Key Points
The role of the prosecutor is often thought to end with a conviction. The prosecution, after all, is complete. But accepting this view is self-defeating for prosecutors and detrimental to a criminal justice system. Prosecutors can continue influencing the criminal justice process post-conviction and use this power to push the justice system in a more productive direction.
A more nuanced and assertive post-conviction role for prosecutors can begin even while an individual’s sentence continues to run. This includes efforts to wield the powers of the office to improve conditions of incarceration, nudge community supervision systems to make it easier for individuals to succeed, and even potentially modify the sentence itself through forward-looking parole policies.

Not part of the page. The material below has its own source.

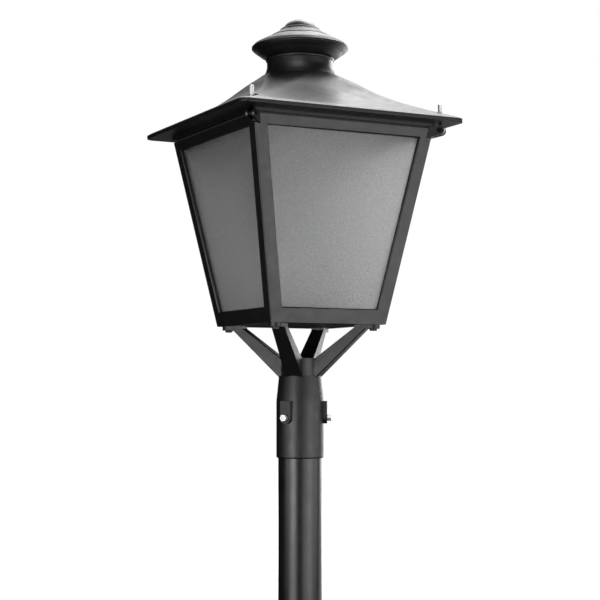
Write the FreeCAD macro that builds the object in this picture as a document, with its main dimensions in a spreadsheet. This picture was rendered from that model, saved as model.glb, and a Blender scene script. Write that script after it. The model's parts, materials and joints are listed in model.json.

Prosecutors can similarly take positive strides following a sentence’s conclusion. Conviction integrity units mean that prosecutors need not surrender their desire for just convictions simply because the conviction has entered. While the rehabilitation of an individual is already typically a prosecutorial aim, the ability to weigh in on expungement means that prosecutors can likewise help rehabilitate a person’s criminal record — a key to future success.
A conviction ends a prosecution but it should not foreclose future action by prosecutors. Prosecutors maintain too many vital interests in the success of defendants to abdicate a post-conviction role and while their power is more limited after the conviction enters, they still possess enough to influence the system for the better.